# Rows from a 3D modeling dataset
::::::
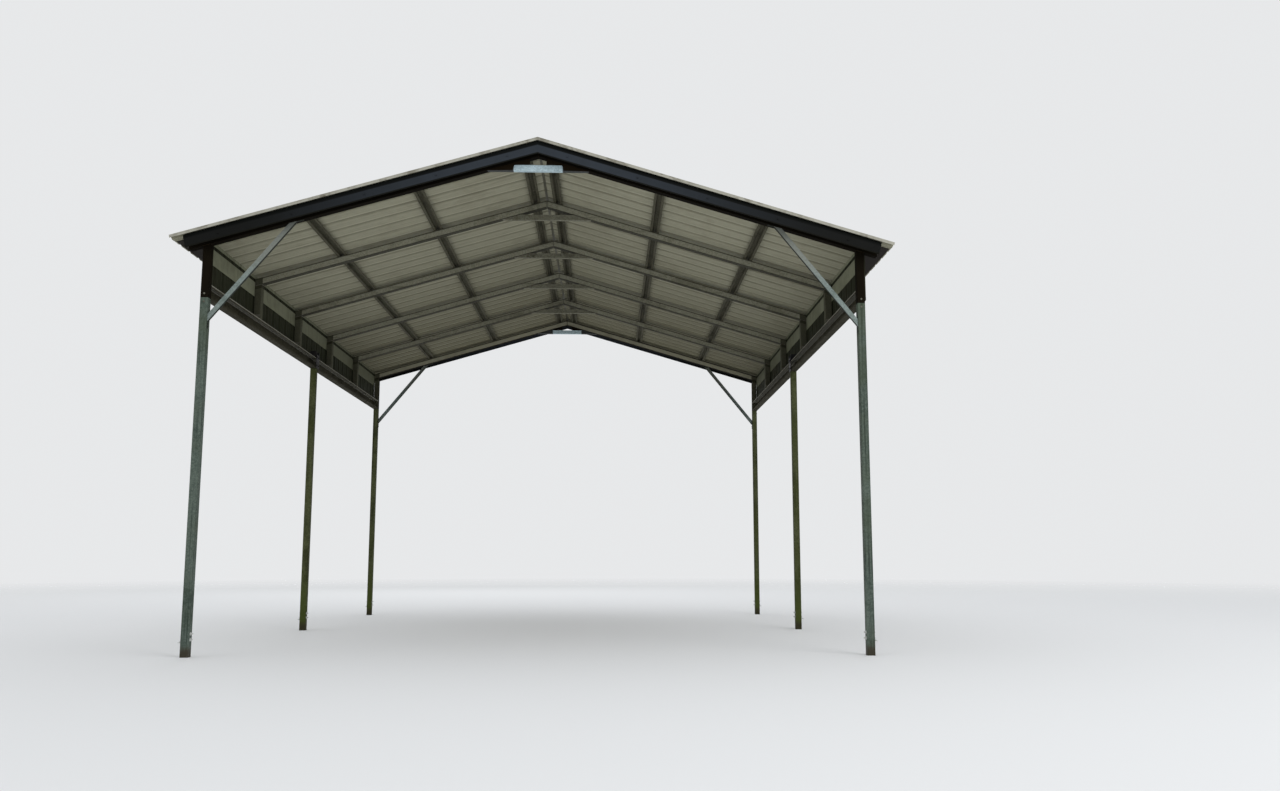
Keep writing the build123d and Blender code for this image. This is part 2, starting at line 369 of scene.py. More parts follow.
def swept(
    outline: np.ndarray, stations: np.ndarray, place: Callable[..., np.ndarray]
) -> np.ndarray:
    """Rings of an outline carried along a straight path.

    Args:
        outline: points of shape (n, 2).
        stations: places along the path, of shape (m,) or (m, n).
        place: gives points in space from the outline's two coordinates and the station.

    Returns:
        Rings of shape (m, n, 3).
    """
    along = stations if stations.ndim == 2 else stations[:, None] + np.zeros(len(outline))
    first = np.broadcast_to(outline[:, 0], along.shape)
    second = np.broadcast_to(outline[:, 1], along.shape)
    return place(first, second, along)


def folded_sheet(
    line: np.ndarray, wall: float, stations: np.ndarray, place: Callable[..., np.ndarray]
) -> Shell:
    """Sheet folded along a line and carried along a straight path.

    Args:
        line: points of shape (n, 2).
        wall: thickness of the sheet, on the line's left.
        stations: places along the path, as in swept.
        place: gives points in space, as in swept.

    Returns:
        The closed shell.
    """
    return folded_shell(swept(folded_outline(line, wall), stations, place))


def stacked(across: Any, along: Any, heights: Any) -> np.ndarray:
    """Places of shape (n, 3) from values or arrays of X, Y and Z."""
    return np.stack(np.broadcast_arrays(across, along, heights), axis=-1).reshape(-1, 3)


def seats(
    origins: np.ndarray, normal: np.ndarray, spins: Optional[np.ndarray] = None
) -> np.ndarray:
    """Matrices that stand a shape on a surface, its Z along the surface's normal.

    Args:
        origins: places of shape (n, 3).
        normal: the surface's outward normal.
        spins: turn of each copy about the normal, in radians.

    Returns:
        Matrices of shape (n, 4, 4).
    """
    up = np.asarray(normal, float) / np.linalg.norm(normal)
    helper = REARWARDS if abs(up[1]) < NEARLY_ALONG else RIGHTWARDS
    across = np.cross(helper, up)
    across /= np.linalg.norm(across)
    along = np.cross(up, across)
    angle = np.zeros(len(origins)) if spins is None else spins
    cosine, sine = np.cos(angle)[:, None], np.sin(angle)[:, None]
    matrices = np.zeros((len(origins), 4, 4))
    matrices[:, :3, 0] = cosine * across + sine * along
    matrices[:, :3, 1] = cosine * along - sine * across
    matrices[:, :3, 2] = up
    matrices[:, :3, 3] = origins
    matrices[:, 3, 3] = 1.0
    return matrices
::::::
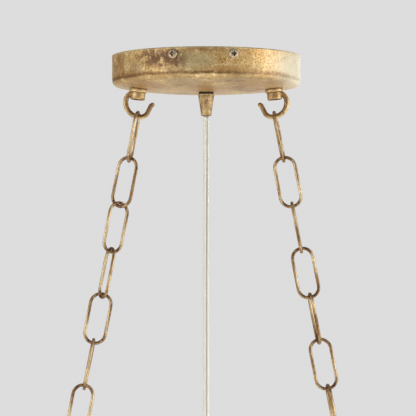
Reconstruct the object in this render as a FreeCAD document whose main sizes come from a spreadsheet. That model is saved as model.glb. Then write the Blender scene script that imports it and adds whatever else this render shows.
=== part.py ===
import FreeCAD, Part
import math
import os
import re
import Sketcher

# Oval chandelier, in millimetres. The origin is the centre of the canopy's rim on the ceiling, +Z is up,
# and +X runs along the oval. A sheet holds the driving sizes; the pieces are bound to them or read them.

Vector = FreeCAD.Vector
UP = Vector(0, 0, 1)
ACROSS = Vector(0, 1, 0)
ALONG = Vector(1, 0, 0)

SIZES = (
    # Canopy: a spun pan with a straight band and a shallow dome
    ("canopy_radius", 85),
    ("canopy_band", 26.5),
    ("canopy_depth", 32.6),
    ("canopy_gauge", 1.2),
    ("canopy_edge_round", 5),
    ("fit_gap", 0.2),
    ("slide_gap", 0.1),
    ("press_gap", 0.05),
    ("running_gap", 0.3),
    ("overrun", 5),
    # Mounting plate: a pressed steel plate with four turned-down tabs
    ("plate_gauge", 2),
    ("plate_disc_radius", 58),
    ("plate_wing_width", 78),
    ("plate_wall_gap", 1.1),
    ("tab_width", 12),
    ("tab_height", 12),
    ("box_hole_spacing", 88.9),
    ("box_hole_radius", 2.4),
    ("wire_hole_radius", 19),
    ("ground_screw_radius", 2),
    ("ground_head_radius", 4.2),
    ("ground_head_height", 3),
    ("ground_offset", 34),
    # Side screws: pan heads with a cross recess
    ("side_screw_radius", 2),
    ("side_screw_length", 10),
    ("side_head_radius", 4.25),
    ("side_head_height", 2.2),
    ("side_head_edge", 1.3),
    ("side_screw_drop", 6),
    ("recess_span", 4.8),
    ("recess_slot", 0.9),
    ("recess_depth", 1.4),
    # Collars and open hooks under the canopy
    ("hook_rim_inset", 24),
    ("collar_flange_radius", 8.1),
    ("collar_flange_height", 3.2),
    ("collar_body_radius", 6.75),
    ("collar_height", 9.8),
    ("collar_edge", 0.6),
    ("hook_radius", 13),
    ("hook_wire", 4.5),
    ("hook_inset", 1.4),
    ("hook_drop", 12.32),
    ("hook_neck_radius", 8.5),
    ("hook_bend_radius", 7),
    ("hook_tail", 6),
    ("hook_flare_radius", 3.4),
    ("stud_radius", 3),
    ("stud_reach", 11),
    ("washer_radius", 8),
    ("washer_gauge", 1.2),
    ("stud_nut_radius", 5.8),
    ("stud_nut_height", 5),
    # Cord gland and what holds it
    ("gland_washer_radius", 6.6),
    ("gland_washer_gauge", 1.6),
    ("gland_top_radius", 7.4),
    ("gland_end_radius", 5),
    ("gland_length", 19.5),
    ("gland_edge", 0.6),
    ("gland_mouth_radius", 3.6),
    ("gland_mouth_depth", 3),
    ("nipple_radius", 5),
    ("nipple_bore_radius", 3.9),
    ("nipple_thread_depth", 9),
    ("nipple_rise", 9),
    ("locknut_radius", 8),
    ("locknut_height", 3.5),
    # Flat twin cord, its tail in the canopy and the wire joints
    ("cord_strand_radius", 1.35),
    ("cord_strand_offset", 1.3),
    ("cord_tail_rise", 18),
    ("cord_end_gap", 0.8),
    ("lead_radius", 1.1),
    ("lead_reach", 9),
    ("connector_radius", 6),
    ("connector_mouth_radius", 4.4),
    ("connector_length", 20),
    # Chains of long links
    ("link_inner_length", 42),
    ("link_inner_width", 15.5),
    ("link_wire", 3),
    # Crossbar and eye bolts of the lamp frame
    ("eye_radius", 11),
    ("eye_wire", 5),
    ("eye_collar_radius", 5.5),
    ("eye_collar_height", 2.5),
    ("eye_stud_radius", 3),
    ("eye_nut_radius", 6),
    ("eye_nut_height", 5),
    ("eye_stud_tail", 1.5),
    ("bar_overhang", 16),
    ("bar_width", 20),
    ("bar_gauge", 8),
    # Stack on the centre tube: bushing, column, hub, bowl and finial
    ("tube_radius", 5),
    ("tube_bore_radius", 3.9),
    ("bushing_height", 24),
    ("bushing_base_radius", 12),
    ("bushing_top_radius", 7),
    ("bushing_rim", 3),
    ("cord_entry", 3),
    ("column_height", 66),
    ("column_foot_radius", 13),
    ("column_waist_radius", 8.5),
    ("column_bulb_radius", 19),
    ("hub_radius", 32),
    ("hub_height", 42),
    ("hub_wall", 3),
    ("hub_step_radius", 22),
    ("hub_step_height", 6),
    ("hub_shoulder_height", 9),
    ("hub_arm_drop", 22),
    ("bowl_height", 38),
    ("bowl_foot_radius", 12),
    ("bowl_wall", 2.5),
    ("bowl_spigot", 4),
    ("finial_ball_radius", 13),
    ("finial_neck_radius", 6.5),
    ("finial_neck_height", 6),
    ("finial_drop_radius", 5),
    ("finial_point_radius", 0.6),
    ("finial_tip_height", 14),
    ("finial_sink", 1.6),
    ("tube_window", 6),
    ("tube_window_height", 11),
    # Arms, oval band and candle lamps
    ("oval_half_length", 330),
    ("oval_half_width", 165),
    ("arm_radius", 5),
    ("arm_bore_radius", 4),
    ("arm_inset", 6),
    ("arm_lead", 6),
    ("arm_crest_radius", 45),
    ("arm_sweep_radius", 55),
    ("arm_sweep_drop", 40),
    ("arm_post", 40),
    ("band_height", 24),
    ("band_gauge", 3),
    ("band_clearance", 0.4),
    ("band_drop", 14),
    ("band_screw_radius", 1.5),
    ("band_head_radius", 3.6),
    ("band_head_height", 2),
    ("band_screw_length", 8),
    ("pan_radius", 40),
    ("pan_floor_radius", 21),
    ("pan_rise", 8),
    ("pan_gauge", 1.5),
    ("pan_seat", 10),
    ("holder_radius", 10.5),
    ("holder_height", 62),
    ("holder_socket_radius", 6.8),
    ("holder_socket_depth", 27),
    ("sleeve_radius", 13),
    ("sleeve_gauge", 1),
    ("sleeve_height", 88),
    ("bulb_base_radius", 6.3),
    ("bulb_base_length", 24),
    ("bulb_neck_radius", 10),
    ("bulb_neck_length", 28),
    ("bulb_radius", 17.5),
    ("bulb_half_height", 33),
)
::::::
# Exercise details
Repeat exactly, and only, the lines from the one containing "Reconstruct the object" through the one containing "import Sketcher", both included.

# Solution to the problem
Reconstruct the object in this render as a FreeCAD document whose main sizes come from a spreadsheet. That model is saved as model.glb. Then write the Blender scene script that imports it and adds whatever else this render shows.
=== part.py ===
import FreeCAD, Part
import math
import os
import re
import Sketcher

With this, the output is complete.